Emily Condon

Personal information
- Full name: Emily Rose Condon
- Date of birth: 1 September 1998 (age 28)
- Place of birth: Port Pirie, Australia
- Height: 1.66 m (5 ft 5+1⁄2 in)
- Position: Midfielder

Team information
- Current team: Canberra United

Youth career
- Northern Demons

Senior career*
- Years: Team / Apps / (Gls)
- 2013–2026: Adelaide United / 148 / (23)
- 2026–: Canberra United / 0 / (0)

International career^{‡}
- 2014–: Australia U-20 / 15 / (8)
- 2018–: Australia / 1 / (0)

= Emily Condon =

Australian football player (born 1998)

Emily Rose Condon (born 1 September 1998) is an Australian soccer player who plays for Canberra United in the Australian A-League Women.

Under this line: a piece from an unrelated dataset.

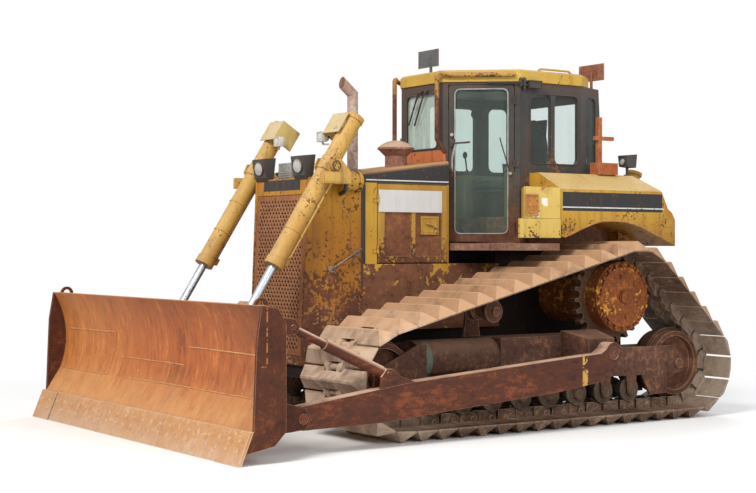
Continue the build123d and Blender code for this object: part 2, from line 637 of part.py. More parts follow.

She became the first women's player to achieve 100 appearances for Adelaide United in March 2024.

==Club career==
Condon made her debut for Adelaide United on 5 January 2014, in the team's 2–0 victory over Canberra United. Upon her substitution onto the pitch in the 59th minute, she became the youngest woman to play for Adelaide United.

In the subsequent match, on 11 January 2014, Condon scored her first goal in the 76th minute of a 1–1 draw with Western Sydney Wanderers.

In September 2026, Condon departed Adelaide United as the second on the club's all-time appearance list following 148 games. She joined fellow A-League Women club Canberra United.